What is required.
State the number of lines that contain the word "joints", and add nothing else.

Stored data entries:
_ _ _ _ _ _ _

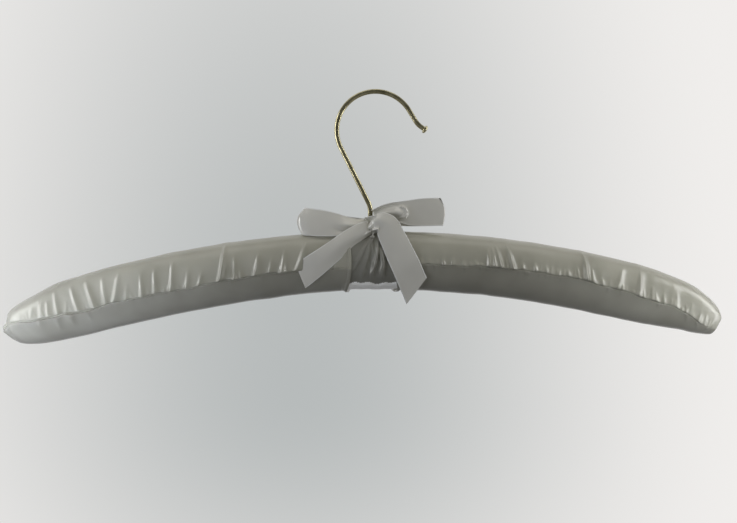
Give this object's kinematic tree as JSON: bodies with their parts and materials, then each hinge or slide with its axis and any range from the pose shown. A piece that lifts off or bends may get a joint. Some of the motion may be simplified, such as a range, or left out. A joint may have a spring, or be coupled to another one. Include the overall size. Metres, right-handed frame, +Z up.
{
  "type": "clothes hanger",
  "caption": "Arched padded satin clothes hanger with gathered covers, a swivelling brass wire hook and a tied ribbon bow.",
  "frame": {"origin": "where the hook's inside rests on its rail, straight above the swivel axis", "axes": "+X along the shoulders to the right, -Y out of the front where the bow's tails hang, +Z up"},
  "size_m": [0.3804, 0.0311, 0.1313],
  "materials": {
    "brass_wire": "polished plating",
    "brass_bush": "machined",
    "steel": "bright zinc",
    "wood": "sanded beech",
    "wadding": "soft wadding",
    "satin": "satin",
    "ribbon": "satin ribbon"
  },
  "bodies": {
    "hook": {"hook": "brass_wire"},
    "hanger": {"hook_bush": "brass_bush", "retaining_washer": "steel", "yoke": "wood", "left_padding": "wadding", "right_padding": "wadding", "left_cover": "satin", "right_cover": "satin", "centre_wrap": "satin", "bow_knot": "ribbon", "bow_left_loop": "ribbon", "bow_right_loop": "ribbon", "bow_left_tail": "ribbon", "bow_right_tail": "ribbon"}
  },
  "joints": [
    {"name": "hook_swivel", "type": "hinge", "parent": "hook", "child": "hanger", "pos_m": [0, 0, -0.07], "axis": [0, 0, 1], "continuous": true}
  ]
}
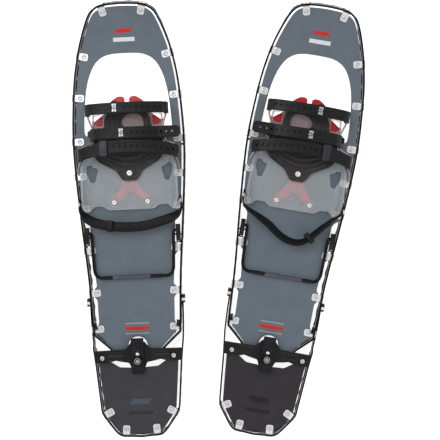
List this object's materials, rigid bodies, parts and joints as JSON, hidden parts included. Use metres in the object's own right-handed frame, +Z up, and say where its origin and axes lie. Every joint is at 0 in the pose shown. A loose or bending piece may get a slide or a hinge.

_ _ _ _ _ _ _

In response.
2